### Aim
Return the listing word for word, as given.

(begin)

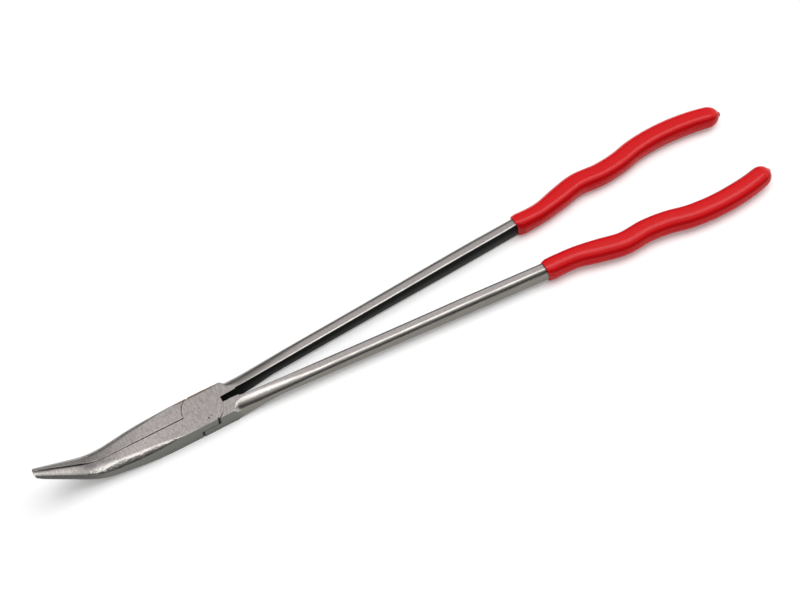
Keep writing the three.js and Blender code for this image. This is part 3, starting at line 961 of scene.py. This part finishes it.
def arm_corners(settings, x, rounded, width, half):
    """The arm's outer corners, above and below, from broken edges to the full round of the D."""
    head, arms, grips = settings.head, settings.arms, settings.grips
    under = along(((head.rear, 0), (arms.neck_end + arms.under_round, 1)), x)
    flat = along(
        (
            (arms.crease, arms.neck_flat),
            (arms.neck_end, arms.neck_flat),
            (arms.flat_reach, arms.flat_width),
        ),
        x,
    )
    squat = along(
        (
            (arms.neck_end, 1),
            (2 * arms.neck_end, arms.squat),
            (grips.start - arms.squat_end, arms.squat),
            (grips.start - arms.squat_done, 1),
        ),
        x,
    )
    corner = (mix(head.edge, width - flat, rounded), mix(head.edge, squat * half, rounded))
    under_corner = (mix(head.edge, width - flat, under), mix(head.edge, half, under))
    return corner, under_corner


def arm_ring(settings, x, inner, crest):
    """One ring of the bare arm: the rounded forging, cut by the head's ground faces."""
    head, arms = settings.head, settings.arms
    middle = settings.grips.diameter / 2
    outer, half = arm_shape(settings, x)
    rounded = along(((head.rear, 0), (head.rear + arms.shoulder, 1)), x)
    corner, under_corner = arm_corners(settings, x, rounded, outer - inner, half)
    lowest = middle - arms.neck_lift
    deep = along(((arms.crease, middle), (arms.neck_end, lowest), (2 * arms.neck_end, 0)), x)
    low = mix(0, middle - max(half, deep), rounded)
    high = mix(head.thickness, middle + half, rounded)
    edge = along(((arms.crease, head.edge), (arms.flat_reach, arms.edge)), x)
    roll = along(((arms.neck_end, edge), (arms.flat_reach, crest)), x)
    points = section(inner, outer, low, high, (roll, edge), corner, under_corner, steps=16)
    if x < arms.neck_end:
        points = [(across, min(max(up, 0), head.thickness)) for across, up in points]
    return place_ring(Vector((x, 0, 0)), ACROSS, UP, points)


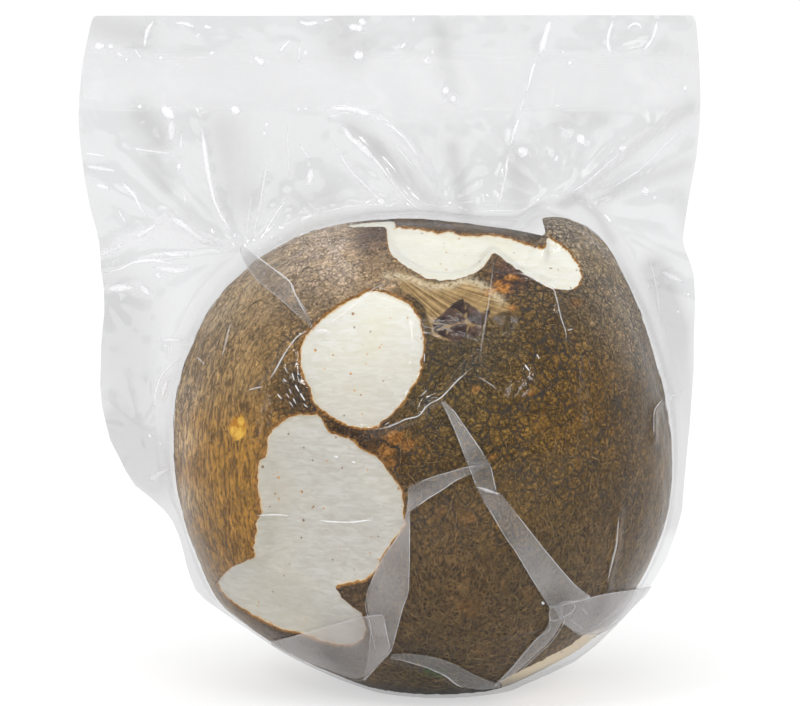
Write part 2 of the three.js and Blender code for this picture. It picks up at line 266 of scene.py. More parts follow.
def sdist(u, v, poly):
    d = seg_dist(u, v, poly, closed=True)
    return np.where(inside(u, v, poly), d, -d)


# ------------------------------------------------------------------ outline radii
def radial(poly, n=1440):
    rel = poly - C[[0, 2]]
    nx = np.roll(rel, -1, axis=0)
    e = nx - rel
    out = np.zeros(n)
    for i, al in enumerate(np.linspace(-math.pi, math.pi, n, endpoint=False)):
        dx, dz = math.cos(al), math.sin(al)
        den = dx * e[:, 1] - dz * e[:, 0]
        den = np.where(abs(den) < 1e-12, 1e-12, den)
        t = (rel[:, 0] * e[:, 1] - rel[:, 1] * e[:, 0]) / den
        s = (rel[:, 0] * dz - rel[:, 1] * dx) / den
        ok = (s >= -1e-6) & (s <= 1 + 1e-6) & (t > 0)
        out[i] = t[ok].max()
    return out


def smoothed(tab, sig):
    n = len(tab)
    k = np.arange(-n // 2, n // 2)
    g = np.exp(-0.5 * (k * 360 / n / sig) ** 2)
    g /= g.sum()
    return np.real(np.fft.ifft(np.fft.fft(tab) * np.fft.fft(np.fft.ifftshift(g))))


RAW = radial(ROOT_OUT)
SOFT = smoothed(RAW, 1.1)
OT = radial(BAG_OUT)
RS = smoothed(SOFT, 14.0)
# the knife left a sharp step beside the shoulder's tip; the film spans it
STEP_AT = 63.8
_deg = np.degrees(np.linspace(-math.pi, math.pi, len(RAW), endpoint=False))
_w = sstep(9.0, 3.5, np.abs(_deg - STEP_AT))
RT = SOFT * (1 - _w) + smoothed(RAW, 0.22) * _w
_top = np.max([np.roll(RT, k) for k in range(-12, 13)], axis=0)
_w = sstep(15.0, 7.0, np.abs(_deg - STEP_AT))
RTF = SOFT * (1 - _w) + np.maximum(smoothed(_top, 1.2), SOFT) * _w


def look(tab, al):
    n = len(tab)
    f = (al + math.pi) / (2 * math.pi) * n
    i = np.floor(f).astype(int)
    w = f - i
    return tab[i % n] * (1 - w) + tab[(i + 1) % n] * w


def surf0(s, off=0.0, tab=None):
    """unit direction -> (unit vector, distance) of the uncut corm"""
    tab = RT if tab is None else tab
    al = np.arctan2(s[:, 2], s[:, 0])
    w = np.exp(-(s[:, 1] / 0.42) ** 2)
    r = look(RS, al) * (1 - w) + look(tab, al) * w + off
    b = np.where(s[:, 1] < 0, BF, BB) + off
    vec = np.stack([r * s[:, 0], b * s[:, 1], r * s[:, 2]], -1)
    t = np.linalg.norm(vec, axis=-1)
    u = vec / t[:, None]
    q = s[:, 1] ** 2
    ww = q / (q + 0.06)
    for dr, wd, h in LUMPS:
        dr = np.array(dr) / np.linalg.norm(dr)
        t = t + ww * h * np.exp(-((s - dr) ** 2).sum(-1) / wd ** 2)
    # the way the surface faces, near enough
    nrm = np.stack([u[:, 0] / r, u[:, 1] / b, u[:, 2] / r], -1)
    nrm /= np.linalg.norm(nrm, axis=-1)[:, None]
    return u, t, nrm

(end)

### Task answer
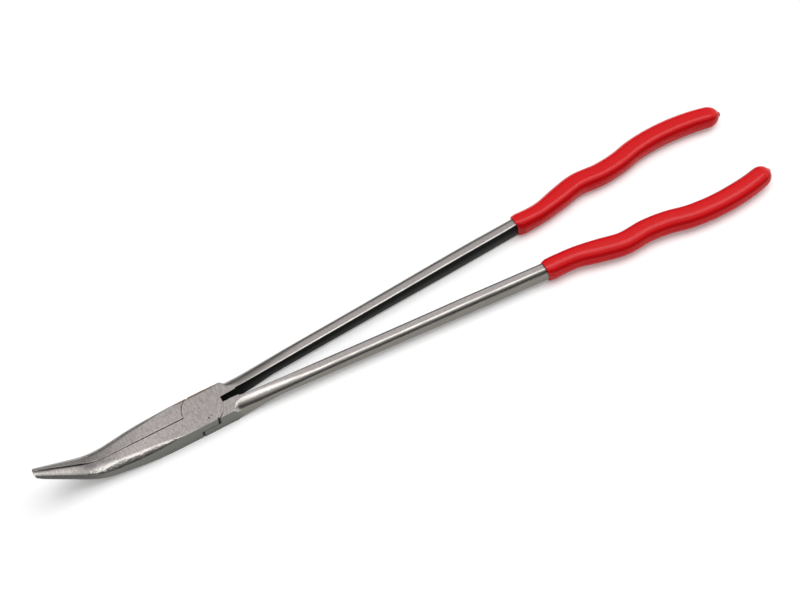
Keep writing the three.js and Blender code for this image. This is part 3, starting at line 961 of scene.py. This part finishes it.
def arm_corners(settings, x, rounded, width, half):
    """The arm's outer corners, above and below, from broken edges to the full round of the D."""
    head, arms, grips = settings.head, settings.arms, settings.grips
    under = along(((head.rear, 0), (arms.neck_end + arms.under_round, 1)), x)
    flat = along(
        (
            (arms.crease, arms.neck_flat),
            (arms.neck_end, arms.neck_flat),
            (arms.flat_reach, arms.flat_width),
        ),
        x,
    )
    squat = along(
        (
            (arms.neck_end, 1),
            (2 * arms.neck_end, arms.squat),
            (grips.start - arms.squat_end, arms.squat),
            (grips.start - arms.squat_done, 1),
        ),
        x,
    )
    corner = (mix(head.edge, width - flat, rounded), mix(head.edge, squat * half, rounded))
    under_corner = (mix(head.edge, width - flat, under), mix(head.edge, half, under))
    return corner, under_corner


def arm_ring(settings, x, inner, crest):
    """One ring of the bare arm: the rounded forging, cut by the head's ground faces."""
    head, arms = settings.head, settings.arms
    middle = settings.grips.diameter / 2
    outer, half = arm_shape(settings, x)
    rounded = along(((head.rear, 0), (head.rear + arms.shoulder, 1)), x)
    corner, under_corner = arm_corners(settings, x, rounded, outer - inner, half)
    lowest = middle - arms.neck_lift
    deep = along(((arms.crease, middle), (arms.neck_end, lowest), (2 * arms.neck_end, 0)), x)
    low = mix(0, middle - max(half, deep), rounded)
    high = mix(head.thickness, middle + half, rounded)
    edge = along(((arms.crease, head.edge), (arms.flat_reach, arms.edge)), x)
    roll = along(((arms.neck_end, edge), (arms.flat_reach, crest)), x)
    points = section(inner, outer, low, high, (roll, edge), corner, under_corner, steps=16)
    if x < arms.neck_end:
        points = [(across, min(max(up, 0), head.thickness)) for across, up in points]
    return place_ring(Vector((x, 0, 0)), ACROSS, UP, points)


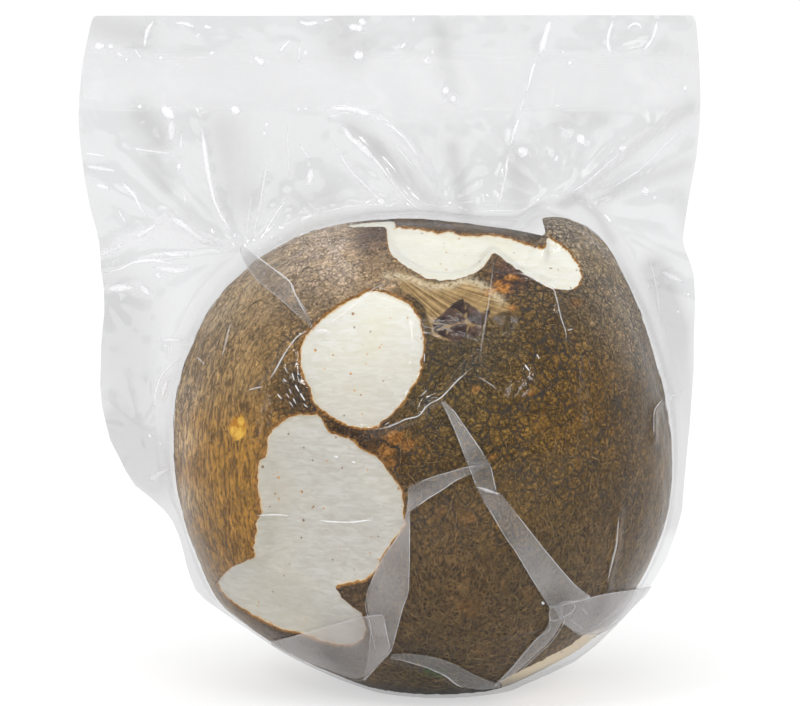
Write part 2 of the three.js and Blender code for this picture. It picks up at line 266 of scene.py. More parts follow.
def sdist(u, v, poly):
    d = seg_dist(u, v, poly, closed=True)
    return np.where(inside(u, v, poly), d, -d)


# ------------------------------------------------------------------ outline radii
def radial(poly, n=1440):
    rel = poly - C[[0, 2]]
    nx = np.roll(rel, -1, axis=0)
    e = nx - rel
    out = np.zeros(n)
    for i, al in enumerate(np.linspace(-math.pi, math.pi, n, endpoint=False)):
        dx, dz = math.cos(al), math.sin(al)
        den = dx * e[:, 1] - dz * e[:, 0]
        den = np.where(abs(den) < 1e-12, 1e-12, den)
        t = (rel[:, 0] * e[:, 1] - rel[:, 1] * e[:, 0]) / den
        s = (rel[:, 0] * dz - rel[:, 1] * dx) / den
        ok = (s >= -1e-6) & (s <= 1 + 1e-6) & (t > 0)
        out[i] = t[ok].max()
    return out


def smoothed(tab, sig):
    n = len(tab)
    k = np.arange(-n // 2, n // 2)
    g = np.exp(-0.5 * (k * 360 / n / sig) ** 2)
    g /= g.sum()
    return np.real(np.fft.ifft(np.fft.fft(tab) * np.fft.fft(np.fft.ifftshift(g))))


RAW = radial(ROOT_OUT)
SOFT = smoothed(RAW, 1.1)
OT = radial(BAG_OUT)
RS = smoothed(SOFT, 14.0)
# the knife left a sharp step beside the shoulder's tip; the film spans it
STEP_AT = 63.8
_deg = np.degrees(np.linspace(-math.pi, math.pi, len(RAW), endpoint=False))
_w = sstep(9.0, 3.5, np.abs(_deg - STEP_AT))
RT = SOFT * (1 - _w) + smoothed(RAW, 0.22) * _w
_top = np.max([np.roll(RT, k) for k in range(-12, 13)], axis=0)
_w = sstep(15.0, 7.0, np.abs(_deg - STEP_AT))
RTF = SOFT * (1 - _w) + np.maximum(smoothed(_top, 1.2), SOFT) * _w


def look(tab, al):
    n = len(tab)
    f = (al + math.pi) / (2 * math.pi) * n
    i = np.floor(f).astype(int)
    w = f - i
    return tab[i % n] * (1 - w) + tab[(i + 1) % n] * w


def surf0(s, off=0.0, tab=None):
    """unit direction -> (unit vector, distance) of the uncut corm"""
    tab = RT if tab is None else tab
    al = np.arctan2(s[:, 2], s[:, 0])
    w = np.exp(-(s[:, 1] / 0.42) ** 2)
    r = look(RS, al) * (1 - w) + look(tab, al) * w + off
    b = np.where(s[:, 1] < 0, BF, BB) + off
    vec = np.stack([r * s[:, 0], b * s[:, 1], r * s[:, 2]], -1)
    t = np.linalg.norm(vec, axis=-1)
    u = vec / t[:, None]
    q = s[:, 1] ** 2
    ww = q / (q + 0.06)
    for dr, wd, h in LUMPS:
        dr = np.array(dr) / np.linalg.norm(dr)
        t = t + ww * h * np.exp(-((s - dr) ** 2).sum(-1) / wd ** 2)
    # the way the surface faces, near enough
    nrm = np.stack([u[:, 0] / r, u[:, 1] / b, u[:, 2] / r], -1)
    nrm /= np.linalg.norm(nrm, axis=-1)[:, None]
    return u, t, nrm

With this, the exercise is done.